The pirate fancy never left me. I've got dozens of pirate knicknacks I keep on my Pirate Shrine, and I'm always receiving donations from friends to add to it. When I visited Salem, Massachusetts for Halloween a few years back and stumbled on the New England Pirate Museum, I thought I'd died and gone to heaven! One of these days I'll gather up all the pirate stuff I own and take a picture, but I need a wider angle lens for the camera!

So, that's the pirate half. As for the baboons...

There's actually three parts to the baboon tail. Tale. Whatever.

If you've read a few of my political rants, you've probably figured out I'm none too fond of Communism. In fact, I rate the entire Communist body of thought somewhere below bubonic plague and dysentery as things the Earth needed to have happen.

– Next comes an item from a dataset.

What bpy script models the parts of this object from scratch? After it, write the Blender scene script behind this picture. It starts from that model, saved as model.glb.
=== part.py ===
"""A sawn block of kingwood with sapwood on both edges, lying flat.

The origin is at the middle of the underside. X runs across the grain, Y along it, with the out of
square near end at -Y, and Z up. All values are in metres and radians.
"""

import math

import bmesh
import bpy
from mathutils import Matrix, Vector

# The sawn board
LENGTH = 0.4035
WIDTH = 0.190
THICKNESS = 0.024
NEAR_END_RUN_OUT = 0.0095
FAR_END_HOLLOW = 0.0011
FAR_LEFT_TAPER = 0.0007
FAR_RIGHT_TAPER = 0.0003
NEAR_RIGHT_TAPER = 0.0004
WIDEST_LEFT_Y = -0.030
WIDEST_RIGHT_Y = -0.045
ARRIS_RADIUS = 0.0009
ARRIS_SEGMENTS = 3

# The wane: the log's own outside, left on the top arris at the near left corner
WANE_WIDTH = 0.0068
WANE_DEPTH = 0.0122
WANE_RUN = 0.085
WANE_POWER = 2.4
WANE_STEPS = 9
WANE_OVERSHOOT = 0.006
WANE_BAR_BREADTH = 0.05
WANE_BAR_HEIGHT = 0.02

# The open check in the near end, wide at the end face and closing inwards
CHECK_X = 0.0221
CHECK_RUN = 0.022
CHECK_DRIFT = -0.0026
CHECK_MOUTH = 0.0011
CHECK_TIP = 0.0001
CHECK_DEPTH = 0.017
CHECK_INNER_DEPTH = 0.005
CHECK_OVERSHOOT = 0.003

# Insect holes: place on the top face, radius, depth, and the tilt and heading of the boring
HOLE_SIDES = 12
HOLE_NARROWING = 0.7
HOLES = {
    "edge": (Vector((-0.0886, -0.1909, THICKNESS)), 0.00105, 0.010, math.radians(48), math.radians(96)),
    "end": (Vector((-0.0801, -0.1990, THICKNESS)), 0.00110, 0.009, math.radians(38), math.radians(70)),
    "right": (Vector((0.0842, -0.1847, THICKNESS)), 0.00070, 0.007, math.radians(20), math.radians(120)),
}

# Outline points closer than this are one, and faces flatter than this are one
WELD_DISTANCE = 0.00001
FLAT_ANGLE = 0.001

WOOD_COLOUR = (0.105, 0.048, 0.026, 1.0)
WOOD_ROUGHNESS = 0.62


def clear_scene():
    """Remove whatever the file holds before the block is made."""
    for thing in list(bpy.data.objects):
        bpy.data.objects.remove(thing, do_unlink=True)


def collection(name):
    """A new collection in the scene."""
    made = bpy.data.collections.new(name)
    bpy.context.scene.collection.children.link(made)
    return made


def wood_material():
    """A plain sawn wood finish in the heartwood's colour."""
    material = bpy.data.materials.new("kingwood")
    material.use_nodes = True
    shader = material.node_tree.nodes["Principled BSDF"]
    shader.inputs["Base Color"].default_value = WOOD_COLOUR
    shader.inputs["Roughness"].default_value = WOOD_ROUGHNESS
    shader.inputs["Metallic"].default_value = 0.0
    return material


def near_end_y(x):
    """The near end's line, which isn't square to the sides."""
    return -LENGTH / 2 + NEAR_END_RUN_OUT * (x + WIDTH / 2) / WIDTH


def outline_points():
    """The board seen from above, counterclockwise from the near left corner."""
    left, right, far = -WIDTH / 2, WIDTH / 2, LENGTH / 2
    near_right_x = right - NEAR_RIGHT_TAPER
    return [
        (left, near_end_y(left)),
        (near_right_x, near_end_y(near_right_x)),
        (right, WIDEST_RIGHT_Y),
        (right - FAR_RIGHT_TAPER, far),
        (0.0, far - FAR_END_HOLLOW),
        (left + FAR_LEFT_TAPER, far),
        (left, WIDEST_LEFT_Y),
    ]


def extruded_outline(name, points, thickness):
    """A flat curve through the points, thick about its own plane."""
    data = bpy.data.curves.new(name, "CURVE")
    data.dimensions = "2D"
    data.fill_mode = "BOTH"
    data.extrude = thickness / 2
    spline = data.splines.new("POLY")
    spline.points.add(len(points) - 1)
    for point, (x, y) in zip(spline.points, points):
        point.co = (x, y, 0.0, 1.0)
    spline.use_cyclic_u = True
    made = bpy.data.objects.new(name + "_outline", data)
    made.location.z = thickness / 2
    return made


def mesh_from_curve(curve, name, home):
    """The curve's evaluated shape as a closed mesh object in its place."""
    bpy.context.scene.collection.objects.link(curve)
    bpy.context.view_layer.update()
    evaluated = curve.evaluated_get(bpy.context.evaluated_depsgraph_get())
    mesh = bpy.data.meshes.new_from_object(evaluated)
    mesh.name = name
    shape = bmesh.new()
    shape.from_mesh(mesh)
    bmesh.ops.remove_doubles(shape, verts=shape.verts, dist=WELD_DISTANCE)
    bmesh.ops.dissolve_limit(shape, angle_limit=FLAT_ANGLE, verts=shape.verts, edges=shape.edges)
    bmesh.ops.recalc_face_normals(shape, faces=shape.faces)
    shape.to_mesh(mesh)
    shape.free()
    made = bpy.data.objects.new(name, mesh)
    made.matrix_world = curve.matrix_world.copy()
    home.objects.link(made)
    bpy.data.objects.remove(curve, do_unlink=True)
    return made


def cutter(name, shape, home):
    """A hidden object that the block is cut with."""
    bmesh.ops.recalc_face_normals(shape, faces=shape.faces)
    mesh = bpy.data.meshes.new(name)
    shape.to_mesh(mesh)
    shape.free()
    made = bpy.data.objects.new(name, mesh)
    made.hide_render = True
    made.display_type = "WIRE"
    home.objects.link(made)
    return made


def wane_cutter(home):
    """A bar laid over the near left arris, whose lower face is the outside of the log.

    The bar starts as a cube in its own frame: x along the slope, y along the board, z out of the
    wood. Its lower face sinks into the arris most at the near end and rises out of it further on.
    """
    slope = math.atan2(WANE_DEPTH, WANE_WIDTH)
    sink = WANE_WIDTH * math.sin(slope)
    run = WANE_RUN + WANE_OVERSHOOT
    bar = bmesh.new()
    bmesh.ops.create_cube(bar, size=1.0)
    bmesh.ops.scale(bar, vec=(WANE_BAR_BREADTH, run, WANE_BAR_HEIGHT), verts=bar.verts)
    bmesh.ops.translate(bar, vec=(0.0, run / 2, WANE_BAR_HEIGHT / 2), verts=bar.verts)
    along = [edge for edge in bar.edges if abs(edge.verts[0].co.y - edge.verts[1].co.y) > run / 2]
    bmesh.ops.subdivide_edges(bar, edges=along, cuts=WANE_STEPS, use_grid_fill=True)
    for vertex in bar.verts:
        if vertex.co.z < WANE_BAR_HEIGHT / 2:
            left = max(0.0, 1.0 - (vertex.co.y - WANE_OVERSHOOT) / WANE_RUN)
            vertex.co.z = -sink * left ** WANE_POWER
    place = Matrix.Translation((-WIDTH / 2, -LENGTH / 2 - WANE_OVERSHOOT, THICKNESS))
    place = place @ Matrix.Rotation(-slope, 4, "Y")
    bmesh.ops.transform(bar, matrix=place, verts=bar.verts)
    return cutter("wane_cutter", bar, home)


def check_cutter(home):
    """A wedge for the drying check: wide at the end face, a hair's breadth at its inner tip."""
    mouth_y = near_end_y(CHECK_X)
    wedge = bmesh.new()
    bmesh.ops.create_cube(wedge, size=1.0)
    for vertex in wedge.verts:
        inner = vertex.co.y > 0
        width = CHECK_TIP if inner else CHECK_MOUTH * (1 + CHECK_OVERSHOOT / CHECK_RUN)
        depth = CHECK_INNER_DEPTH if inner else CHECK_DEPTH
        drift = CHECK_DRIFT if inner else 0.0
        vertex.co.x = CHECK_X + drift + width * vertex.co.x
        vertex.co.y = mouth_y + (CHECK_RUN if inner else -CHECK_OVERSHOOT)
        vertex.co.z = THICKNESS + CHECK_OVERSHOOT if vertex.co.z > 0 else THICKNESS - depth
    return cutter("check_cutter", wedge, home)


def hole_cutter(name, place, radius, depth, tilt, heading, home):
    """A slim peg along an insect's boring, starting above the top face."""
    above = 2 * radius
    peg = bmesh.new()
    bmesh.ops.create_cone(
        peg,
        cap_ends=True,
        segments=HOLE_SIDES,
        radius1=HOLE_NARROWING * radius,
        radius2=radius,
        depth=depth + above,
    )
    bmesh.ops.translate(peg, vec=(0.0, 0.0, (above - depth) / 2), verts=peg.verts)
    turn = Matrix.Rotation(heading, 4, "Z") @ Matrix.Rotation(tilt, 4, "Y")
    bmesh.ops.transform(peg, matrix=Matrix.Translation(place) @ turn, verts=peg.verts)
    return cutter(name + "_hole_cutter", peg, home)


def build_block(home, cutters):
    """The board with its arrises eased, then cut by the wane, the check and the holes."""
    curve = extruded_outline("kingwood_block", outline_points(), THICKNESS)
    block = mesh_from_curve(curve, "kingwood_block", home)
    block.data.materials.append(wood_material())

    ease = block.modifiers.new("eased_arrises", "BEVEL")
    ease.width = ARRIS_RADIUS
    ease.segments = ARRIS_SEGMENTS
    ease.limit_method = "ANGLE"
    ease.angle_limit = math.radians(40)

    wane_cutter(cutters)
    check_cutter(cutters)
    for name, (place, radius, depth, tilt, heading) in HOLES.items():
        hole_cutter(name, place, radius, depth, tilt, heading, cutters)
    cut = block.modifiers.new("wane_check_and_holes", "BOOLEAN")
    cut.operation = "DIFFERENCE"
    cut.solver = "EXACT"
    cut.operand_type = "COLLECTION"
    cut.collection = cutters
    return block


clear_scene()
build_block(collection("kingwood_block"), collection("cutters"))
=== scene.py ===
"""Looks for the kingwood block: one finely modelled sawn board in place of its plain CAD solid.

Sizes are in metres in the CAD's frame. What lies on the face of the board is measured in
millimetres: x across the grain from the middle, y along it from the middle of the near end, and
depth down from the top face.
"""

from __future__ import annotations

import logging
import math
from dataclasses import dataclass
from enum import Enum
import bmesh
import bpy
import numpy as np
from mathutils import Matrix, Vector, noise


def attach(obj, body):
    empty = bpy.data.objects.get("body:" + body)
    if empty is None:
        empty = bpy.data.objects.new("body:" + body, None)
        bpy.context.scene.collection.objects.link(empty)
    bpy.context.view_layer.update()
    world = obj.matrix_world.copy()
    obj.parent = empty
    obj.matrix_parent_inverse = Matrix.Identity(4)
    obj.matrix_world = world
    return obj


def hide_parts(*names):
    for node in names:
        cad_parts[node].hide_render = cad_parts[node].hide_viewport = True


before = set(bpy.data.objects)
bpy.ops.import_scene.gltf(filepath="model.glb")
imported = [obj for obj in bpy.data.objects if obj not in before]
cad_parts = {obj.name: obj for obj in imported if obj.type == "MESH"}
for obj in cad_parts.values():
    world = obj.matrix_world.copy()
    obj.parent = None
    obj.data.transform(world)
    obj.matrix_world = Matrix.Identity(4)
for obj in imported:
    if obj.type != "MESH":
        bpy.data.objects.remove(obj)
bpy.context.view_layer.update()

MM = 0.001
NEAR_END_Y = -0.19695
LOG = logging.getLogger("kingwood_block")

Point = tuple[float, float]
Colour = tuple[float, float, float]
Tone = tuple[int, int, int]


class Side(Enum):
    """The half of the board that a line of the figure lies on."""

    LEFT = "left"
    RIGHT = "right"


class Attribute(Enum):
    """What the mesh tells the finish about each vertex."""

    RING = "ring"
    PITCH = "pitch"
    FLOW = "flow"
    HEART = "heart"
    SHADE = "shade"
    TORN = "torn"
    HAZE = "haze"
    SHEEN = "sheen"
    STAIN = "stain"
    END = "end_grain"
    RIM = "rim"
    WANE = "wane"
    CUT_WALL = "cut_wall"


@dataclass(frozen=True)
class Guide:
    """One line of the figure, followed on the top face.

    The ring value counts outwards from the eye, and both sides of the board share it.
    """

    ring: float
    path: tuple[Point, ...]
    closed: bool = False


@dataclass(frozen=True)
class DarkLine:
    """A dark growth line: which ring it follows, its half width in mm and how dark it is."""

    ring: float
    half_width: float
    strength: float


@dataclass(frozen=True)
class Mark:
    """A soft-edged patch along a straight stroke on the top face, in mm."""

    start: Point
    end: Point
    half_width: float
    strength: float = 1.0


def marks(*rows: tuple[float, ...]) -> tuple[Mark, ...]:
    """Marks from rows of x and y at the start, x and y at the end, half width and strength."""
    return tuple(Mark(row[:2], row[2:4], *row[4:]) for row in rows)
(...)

I am, however, quite fond of a quote by Winston Churchill (whose guiding hand England could sure use about now...) regarding Communists. He called it the "foul baboonery of Bolshevism". That phrase greatly amused me, and I borrow it frequently.

Parts two & three are just pure silliness. There was a radio commercial a few years ago, for office supplies or maybe copiers, that featured a veddy veddy British family off on safari. What that had to do with office supplies, I've since forgotten.

Anyway, the commercial storyline featured one family member after another being dragged off by baboons. What made me laugh hysterically were the calm British 'stiff upper lip' voices casually warning each other "Oh, dear! Watch out for the baboons!" "Thomas just got carried away by the baboons!!!"

It was their accent that just slayed me. Here in the States, we say 'BAB-boons'. Everywhere else, they pronounce it 'Buh-Boons', which is just inherently funnier.

Then, there's Tim Cavanagh's parody of the old Nena song '99 Red Balloons'. His version is titled (what else?) 99 Dead Baboons. It's not the greatest of song parodies, but I love the line about 'dead apes clash with the drapes'.

So, wad up the pirate fetish and the silly baboonery, and you get Baboon Pirates. It's not the name I had ever planned for a website, but it'll do for now.

Oh, I already registered Baboonpirates.com, so back off, domain-name squatters!